'''
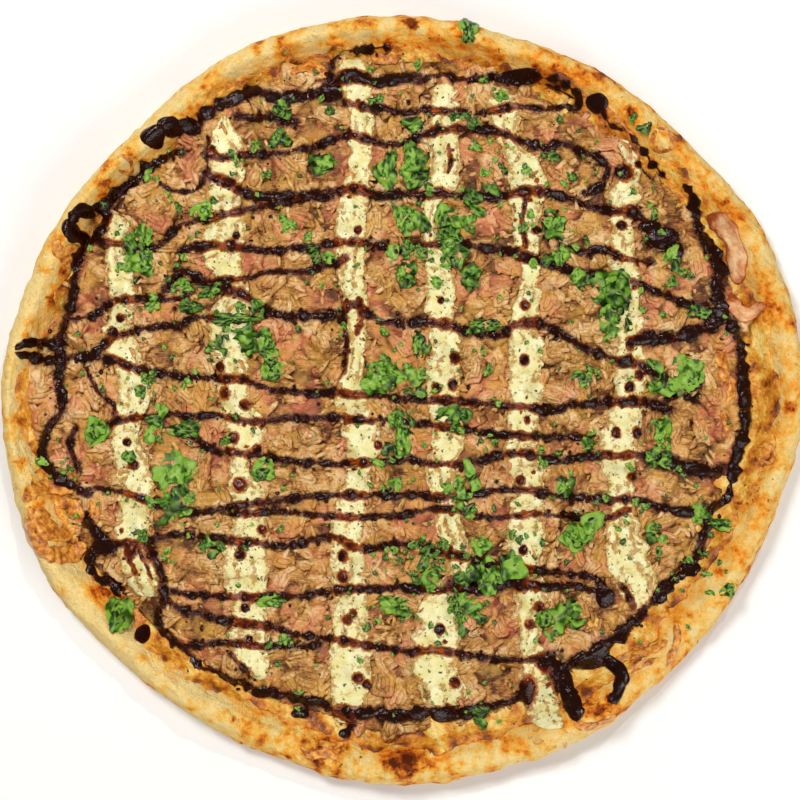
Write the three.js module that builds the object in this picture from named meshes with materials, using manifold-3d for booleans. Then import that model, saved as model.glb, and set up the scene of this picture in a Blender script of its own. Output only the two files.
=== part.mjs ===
// Tuna pizza: an oval hand-stretched crust with a raised rim, melted cheese, a bed of flaked tuna,
// six piped cream strips, rows and a ring of dark sauce, and torn parsley leaves.
// Millimetres, +Z up. The origin is on the flat underside, below the middle of the crust.
import * as THREE from 'three';
import { mergeVertices } from 'three/addons/utils/BufferGeometryUtils.js';
import Module from 'manifold-3d';

const wasm = await Module();
wasm.setup();

// Crust: outline, seen from above.
const MEAN_RADIUS = 156;
const OVAL_SWELL = 3.4; // wider across X than across Y
const OVAL_TURN = THREE.MathUtils.degToRad(6);
const CORNER_SWELL = 2.4; // four soft corners from stretching by hand
const CORNER_TURN = THREE.MathUtils.degToRad(9);
const DRIFT = 1.2; // the middle of the dough is off the middle of the box
const DRIFT_TURN = THREE.MathUtils.degToRad(-40);
const RIM_RIPPLE = 0.5;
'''
### [WHAT IS REQUIRED]
Repeat the preceding lines exactly, please, every one of them.

### [ANSWER TO THE EXERCISE]
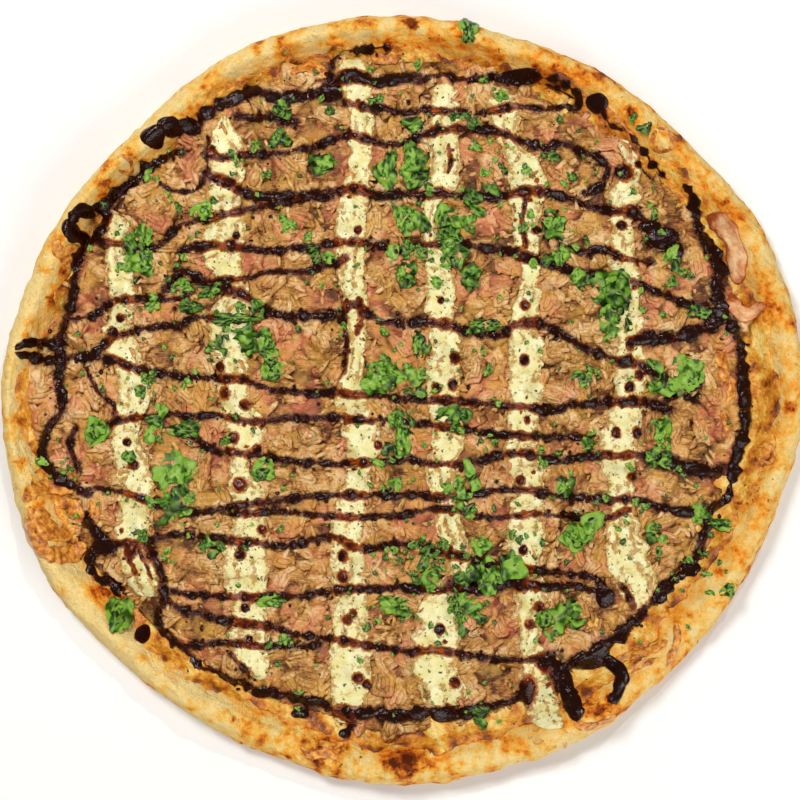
Write the three.js module that builds the object in this picture from named meshes with materials, using manifold-3d for booleans. Then import that model, saved as model.glb, and set up the scene of this picture in a Blender script of its own. Output only the two files.
=== part.mjs ===
// Tuna pizza: an oval hand-stretched crust with a raised rim, melted cheese, a bed of flaked tuna,
// six piped cream strips, rows and a ring of dark sauce, and torn parsley leaves.
// Millimetres, +Z up. The origin is on the flat underside, below the middle of the crust.
import * as THREE from 'three';
import { mergeVertices } from 'three/addons/utils/BufferGeometryUtils.js';
import Module from 'manifold-3d';

const wasm = await Module();
wasm.setup();

// Crust: outline, seen from above.
const MEAN_RADIUS = 156;
const OVAL_SWELL = 3.4; // wider across X than across Y
const OVAL_TURN = THREE.MathUtils.degToRad(6);
const CORNER_SWELL = 2.4; // four soft corners from stretching by hand
const CORNER_TURN = THREE.MathUtils.degToRad(9);
const DRIFT = 1.2; // the middle of the dough is off the middle of the box
const DRIFT_TURN = THREE.MathUtils.degToRad(-40);
const RIM_RIPPLE = 0.5;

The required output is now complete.